Verbal communication encompasses both how you deliver the message and how you receive a message.
Verbal communication is a soft skill, rather, an interpersonal skill like listening or empathy, among many others. Soft skills, like verbal communication are personal attributes that characterize how a person interacts with someone else.
What goes into your verbal communication is important, and can significantly affect how your message is received. This includes things like speaking clearly, choosing words carefully, using an appropriate tone, considering the audience in front of you, and responding appropriately to others' communications.
Written communications encompasses all printed messages including things like e-mails, letters, training manuals, operating policies, notes, text messages, memos, and dozens of other things. All of these things play a central role in our lives.
But why is effective written communication important? Because it sends messages that are flat, factual, and lacking elements of other communication that can enhance the message, like tone, body language, voice, and gestures.
Written communication, unlike verbal communication, doesn't take place in real-time. It can be constructed over a long period of time, giveing you however long you need to get your message across. This is a benefit!
You're not put on the spot and forced to reply immediately. You're given time to effectively communicate. Additionally, written communication provides proof and documentation, things you certainly need in the business world, and occasionally in your personal life.
Written communication is also a great way for getting a message to a large group of people. Whereas, verbal communication often happens in a one-to-one format, written communication is able to happen on a one-to-many platform.
What many people don't consider when they think of communication is the non-verbal cues they're giving off. These cues play a large part in your communication, how people respond to you, and being an effective communicator.
A majority of our communication is nonverbal, with it accounting for about 93 percent of our daily communication.
But, how does this happen, and what exactly is non-verbal communication? It's primarily made up of facial expressions and body language such as eye contact, pace of speech, crossed arms or legs, body posture, and more. These cues can tell you a lot about what a person is saying.
Pay attention to the differences in what you're saying and what you're doing. Do your physical responses match up with your verbal communication? Like it or not, your non-verbal cues are sending a message.
According to a study from Mehrabian, about 7 percent of a receiver's comprehension of a message depends on the actual words being spoken, 38 percent depends on paralanguage (like tone), and 55% percent on based on body language. If that's true, your non-verbal cues are dictating your communication almost entirely. It's possible that you're sending off silent messages without ever really saying a word.
We know what you're thinking. How can listening be a form of communication when you're not actively expressing thoughts or ideas?
First, it's important to recognize that you're probably not actively listening. There's a difference between active and passive listening, and active listening certainly counts as a form of communication. In fact, some people even cite active listening as the most important part of communication.
But why is that? When you listen to someone speak, you're engaged with them and what they're saying, and you're making an effort to understand exactly what they're trying to express.
You're not just hearing — you're listening.
We hear about 450 words per minute when speaking to someone, but how much of that is absorbed? If you're listening passively, you're only picking up on and absorbing about 17-25 percent of what they're saying.
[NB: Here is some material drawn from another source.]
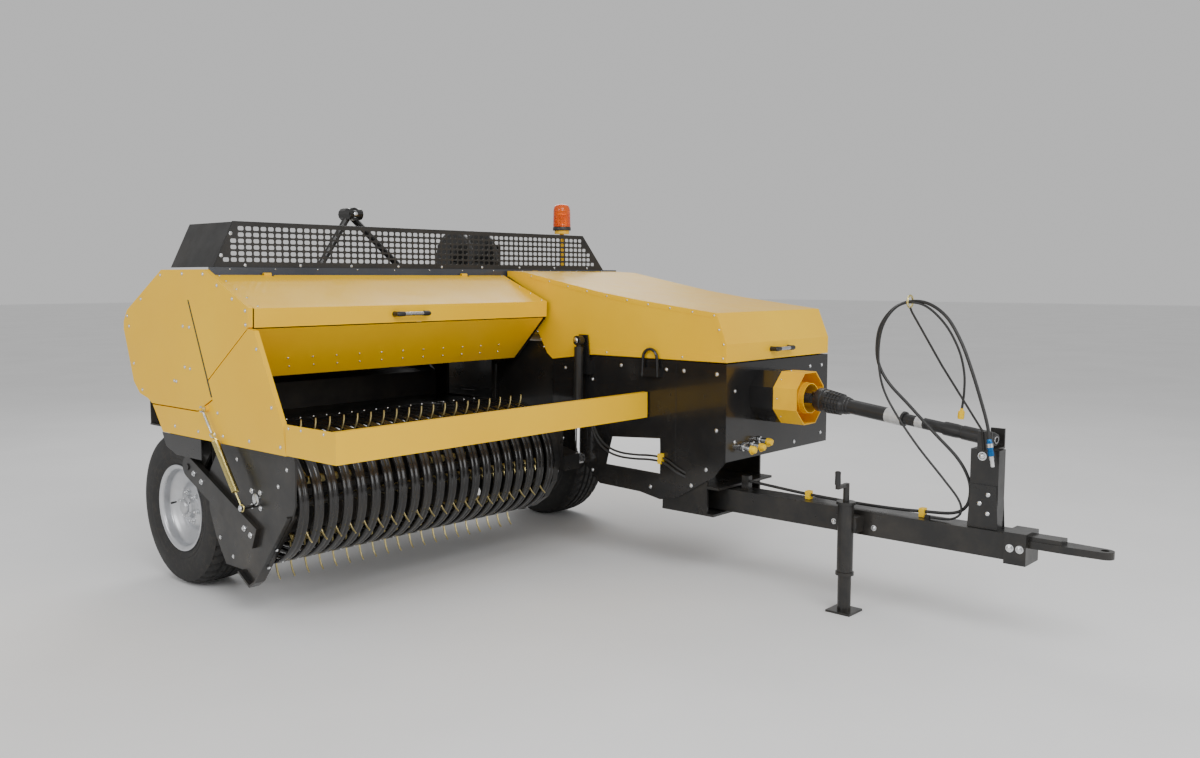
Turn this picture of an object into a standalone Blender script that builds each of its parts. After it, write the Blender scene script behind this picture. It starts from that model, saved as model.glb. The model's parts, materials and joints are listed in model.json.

How can you effectively respond to or work with someone if you're not even absorbing most of what they say? With active listening, you'll absorb much more than that 17-25 percent, making for much more effective conversation.
Now that you know there are numerous types of communication (and trust us, there's so much more that we didn't get into), you're probably thinking that you could use a little improvement in the communication department.
So how exactly do you become a better communicator? Is it as simple as just talking more or less?
There are numerous practices you can implement to become a better communicator. See also our piece on methods of becoming a great communicator.
Verbal Communication: Tie Up The Loose Ends
If you're looking to tweak your verbal communication, start with speaking clearly. No one will understand you if you mumble or speak too softly.
Choose your words carefully so that they're appropriate by anyone's standards and practice using words that show that you're an intelligent person with a grasp on the English language.
Additionally, consider who you're speaking to. A great communicator always considers their audience, and verbal communication is no different. How you speak to a child is different than how you'd speak to your boss or how you'd speak to your best friend. Consider who you're talking with and adjust your conversational flow from there.
Responding appropriately and intelligently isn't always the easiest thing, but you can always take time to think before you speak. Put these things into practice and you'll be on your way to becoming a much better verbal communication
Body Language: Understand Your Cues
As we noted, you're probably communicating a message without even knowing it just based on how you're sitting, standing, gesturing, or what your face is doing. In order to become a better communicator, you'll need a firmer grasp on what your body language cues are saying.
Consider your eye contact. Are you looking a person in the eye when you speak? How about your facial expressions. Think about what your facial expressions are saying. Are you frowning? Do you come off upset or stressed? Do your facial expressions match the tone and your verbal communication?
Consider using your body language and facial expressions to show that you're in a warm and welcoming mood. A smile, uncrossed arms, and eye contact can go a long way and can make the people you're communicating with feel exceptionally comfortable.
Listening: Become an Active Listener
Being an active listener isn't only about focusing on your subject. Instead, you must implement several different things to be fully listening to someone.
First, focus is definitely a must. Tune in to who is speaking. Avoid distraction by looking at whoever is speaking to you, and if you find your mind wandering, reel it back in. Also, don't let someone move past something you don't fully grasp. If you don't understand, say so. Let them know you want a different explanation to fully understand what they're saying. Showing interest and repeating something back to a speaker, in your own words, can also help you zero in on what your subject is saying.
The way we interact with people is how we stay connected with the world around us. Whether it's verbal, written, or non-verbal communication, our forms and methodologies of how we communicate are hugely important.
As always, there's plenty of room for improvement for everyone, especially when it comes to communication. Becoming a good communicator who's open to active listening, different types of communication, and empathy can get you far in life.
Not only will you see more success professionally, you'll also experience meaningful, richer relationships with the people you care most about!